Hours after the White House pushed to ban transgender troops, the U.S. Department of Justice filed a brief in a New York-based appeals court opposing protecting workers from discrimination based on sexual orientation.

MANHATTAN (CN) — Hours after the White House pushed to ban transgender troops, the U.S. Department of Justice quietly filed a brief in a New York-based appeals court opposing protecting workers from discrimination based on sexual orientation.

Departing sharply not only from the Obama administration’s position, but also the views of the Equal Employment Opportunity Commission, the Justice Department’s legal brief filed Tuesday night argues that landmark civil rights legislation does not protect lesbian, gay or bisexual workers.

The filing comes only hours after President Donald Trump said he would ban transgender military service in a flurry of early morning tweets.

“The sole question here is whether, as a matter of law, Title VII reaches sexual orientation discrimination,” Justice Department attorney Charles Scarborough wrote in the brief.

“It does not, as has been settled for decades,” the 23-page brief continues. “Any efforts to amend Title VII’s scope should be directed to Congress rather than the courts.”

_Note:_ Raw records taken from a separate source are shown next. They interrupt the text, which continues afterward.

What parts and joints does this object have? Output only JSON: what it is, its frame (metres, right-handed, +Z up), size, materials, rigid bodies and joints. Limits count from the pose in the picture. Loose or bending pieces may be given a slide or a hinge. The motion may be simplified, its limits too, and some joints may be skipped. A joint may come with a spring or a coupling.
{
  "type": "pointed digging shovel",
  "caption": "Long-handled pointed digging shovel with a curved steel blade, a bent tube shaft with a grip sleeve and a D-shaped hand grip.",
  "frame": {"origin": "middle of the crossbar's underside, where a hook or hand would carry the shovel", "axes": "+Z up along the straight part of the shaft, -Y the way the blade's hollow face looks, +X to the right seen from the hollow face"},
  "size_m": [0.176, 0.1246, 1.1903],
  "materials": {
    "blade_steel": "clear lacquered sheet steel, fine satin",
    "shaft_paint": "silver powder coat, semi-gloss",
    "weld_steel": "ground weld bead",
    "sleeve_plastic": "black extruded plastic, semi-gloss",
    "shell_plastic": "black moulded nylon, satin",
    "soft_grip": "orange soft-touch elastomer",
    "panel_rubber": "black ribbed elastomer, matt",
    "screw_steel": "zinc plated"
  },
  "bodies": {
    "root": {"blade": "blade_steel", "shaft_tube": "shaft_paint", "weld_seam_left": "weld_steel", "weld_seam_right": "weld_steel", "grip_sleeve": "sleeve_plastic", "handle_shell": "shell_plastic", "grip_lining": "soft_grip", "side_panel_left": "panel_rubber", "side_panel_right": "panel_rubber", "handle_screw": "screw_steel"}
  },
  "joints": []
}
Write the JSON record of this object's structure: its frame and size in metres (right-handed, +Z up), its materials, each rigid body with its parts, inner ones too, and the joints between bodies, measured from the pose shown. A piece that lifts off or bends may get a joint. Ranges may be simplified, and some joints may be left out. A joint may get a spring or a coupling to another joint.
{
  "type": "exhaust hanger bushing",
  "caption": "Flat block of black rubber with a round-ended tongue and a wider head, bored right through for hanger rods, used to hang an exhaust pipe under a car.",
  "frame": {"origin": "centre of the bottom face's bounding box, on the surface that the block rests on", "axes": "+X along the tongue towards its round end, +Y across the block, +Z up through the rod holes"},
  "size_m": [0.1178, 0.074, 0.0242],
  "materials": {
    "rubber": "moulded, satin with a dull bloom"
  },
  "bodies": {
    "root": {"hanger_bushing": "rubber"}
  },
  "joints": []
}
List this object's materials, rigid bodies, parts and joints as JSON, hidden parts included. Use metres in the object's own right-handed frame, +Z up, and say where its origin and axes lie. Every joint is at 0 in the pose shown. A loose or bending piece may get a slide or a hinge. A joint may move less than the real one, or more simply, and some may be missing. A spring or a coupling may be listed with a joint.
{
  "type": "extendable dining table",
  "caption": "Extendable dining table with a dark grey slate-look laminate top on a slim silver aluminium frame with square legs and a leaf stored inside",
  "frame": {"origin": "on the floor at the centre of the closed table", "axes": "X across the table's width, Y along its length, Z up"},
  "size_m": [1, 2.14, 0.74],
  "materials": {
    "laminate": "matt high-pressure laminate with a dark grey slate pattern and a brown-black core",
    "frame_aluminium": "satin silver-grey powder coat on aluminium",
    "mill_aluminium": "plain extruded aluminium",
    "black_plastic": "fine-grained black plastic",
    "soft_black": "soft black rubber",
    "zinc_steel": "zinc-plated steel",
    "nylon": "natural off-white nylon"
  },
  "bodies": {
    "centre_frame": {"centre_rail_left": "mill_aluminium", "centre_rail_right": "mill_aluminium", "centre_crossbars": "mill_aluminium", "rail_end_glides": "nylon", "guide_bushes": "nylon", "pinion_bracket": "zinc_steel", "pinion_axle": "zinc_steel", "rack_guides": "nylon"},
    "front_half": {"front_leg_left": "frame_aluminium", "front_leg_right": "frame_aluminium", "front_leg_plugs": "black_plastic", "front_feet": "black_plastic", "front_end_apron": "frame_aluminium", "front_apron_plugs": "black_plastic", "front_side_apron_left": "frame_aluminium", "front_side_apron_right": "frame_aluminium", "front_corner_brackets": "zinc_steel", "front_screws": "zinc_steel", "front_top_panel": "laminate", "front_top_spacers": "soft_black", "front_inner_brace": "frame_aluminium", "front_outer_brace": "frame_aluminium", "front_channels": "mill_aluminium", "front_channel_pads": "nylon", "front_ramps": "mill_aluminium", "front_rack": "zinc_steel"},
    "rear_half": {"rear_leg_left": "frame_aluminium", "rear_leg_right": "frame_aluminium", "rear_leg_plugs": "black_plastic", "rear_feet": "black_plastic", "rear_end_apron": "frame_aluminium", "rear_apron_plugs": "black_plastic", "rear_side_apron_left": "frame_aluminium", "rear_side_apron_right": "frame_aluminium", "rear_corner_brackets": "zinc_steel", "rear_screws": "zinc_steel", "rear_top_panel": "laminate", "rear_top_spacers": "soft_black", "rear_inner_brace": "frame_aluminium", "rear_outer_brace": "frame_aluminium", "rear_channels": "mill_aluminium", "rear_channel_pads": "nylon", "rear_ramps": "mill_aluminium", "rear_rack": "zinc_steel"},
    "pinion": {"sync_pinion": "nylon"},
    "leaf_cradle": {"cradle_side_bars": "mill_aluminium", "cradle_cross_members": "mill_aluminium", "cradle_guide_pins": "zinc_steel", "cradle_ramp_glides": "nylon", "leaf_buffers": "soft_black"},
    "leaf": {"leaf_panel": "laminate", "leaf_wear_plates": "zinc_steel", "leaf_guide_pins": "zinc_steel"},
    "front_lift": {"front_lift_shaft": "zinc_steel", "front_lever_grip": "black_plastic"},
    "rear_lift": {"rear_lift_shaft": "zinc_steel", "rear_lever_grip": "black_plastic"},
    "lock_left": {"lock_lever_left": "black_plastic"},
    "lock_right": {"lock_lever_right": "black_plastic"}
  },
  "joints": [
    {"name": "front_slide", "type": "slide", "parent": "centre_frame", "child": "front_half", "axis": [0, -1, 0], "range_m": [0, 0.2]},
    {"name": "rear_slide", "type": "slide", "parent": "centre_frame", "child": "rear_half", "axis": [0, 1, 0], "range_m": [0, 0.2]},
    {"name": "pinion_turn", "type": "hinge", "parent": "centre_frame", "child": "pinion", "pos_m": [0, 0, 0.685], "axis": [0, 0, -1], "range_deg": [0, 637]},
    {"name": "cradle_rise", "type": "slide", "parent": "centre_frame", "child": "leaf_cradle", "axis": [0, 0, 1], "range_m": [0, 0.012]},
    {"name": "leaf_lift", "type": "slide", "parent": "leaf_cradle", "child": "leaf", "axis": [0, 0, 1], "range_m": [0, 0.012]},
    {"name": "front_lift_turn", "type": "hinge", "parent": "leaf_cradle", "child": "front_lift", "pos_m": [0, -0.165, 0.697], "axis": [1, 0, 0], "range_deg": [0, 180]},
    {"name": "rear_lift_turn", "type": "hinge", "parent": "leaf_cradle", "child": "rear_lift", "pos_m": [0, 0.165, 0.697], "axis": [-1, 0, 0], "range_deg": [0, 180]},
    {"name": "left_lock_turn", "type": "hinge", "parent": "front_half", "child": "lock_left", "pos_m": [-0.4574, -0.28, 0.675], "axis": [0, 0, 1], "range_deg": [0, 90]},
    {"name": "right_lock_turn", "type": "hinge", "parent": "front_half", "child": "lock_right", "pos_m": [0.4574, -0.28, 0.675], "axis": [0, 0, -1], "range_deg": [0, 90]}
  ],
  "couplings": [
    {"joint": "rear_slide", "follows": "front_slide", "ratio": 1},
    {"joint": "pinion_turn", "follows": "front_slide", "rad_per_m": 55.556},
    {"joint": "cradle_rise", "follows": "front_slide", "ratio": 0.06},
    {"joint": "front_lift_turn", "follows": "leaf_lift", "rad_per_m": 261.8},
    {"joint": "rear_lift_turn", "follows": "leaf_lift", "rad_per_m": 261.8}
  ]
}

The Justice Department filed the brief in support of the Long Island-based sky diving company Altitude Express, which fired its instructor Donald Zarda in 2010.

Zarda said he told a female customer that he was gay to avoid any discomfort during a tandem jump, before her husband lodged a complaint with the company that led to his dismissal.

The instructor then sued Altitude Express — which does business under the name Skydive Long Island — in the Eastern District of New York under Title VII of the 1964 Civil Rights Act, which prohibits workplace discrimination based on “race, color, religion, sex or national origin.”

Federal appeals courts have been split over whether the ban on sex discrimination also bars anti-gay discrimination.

The Atlanta-based 11th Circuit answered no in March, and the Chicago-based Seventh Circuit found that it did in April.

Zarda’s appeal is pending before the New York-based Second Circuit, which recently expressed sympathy with expanding Title VII to include sexual orientation earlier this year.

The Justice Department put its finger on the scale against expanding rights weeks after Attorney General Jeff Sessions spoke at a closed-door event before Alliance Defending Freedom, a group designated an “anti-LGBT hate group” by the Southern Poverty Law Center.

Under former President Barack Obama, the Justice Department's Civil Rights Division regularly lent support to lesbian, gay, bisexual and transgender people in court battles, notably in opposing state-passed "bathroom bills" forcing people to use restrooms listed on their birth certificates. Trump’s Justice Department has abandoned its defense of the Obama’s administration’s transgender policy.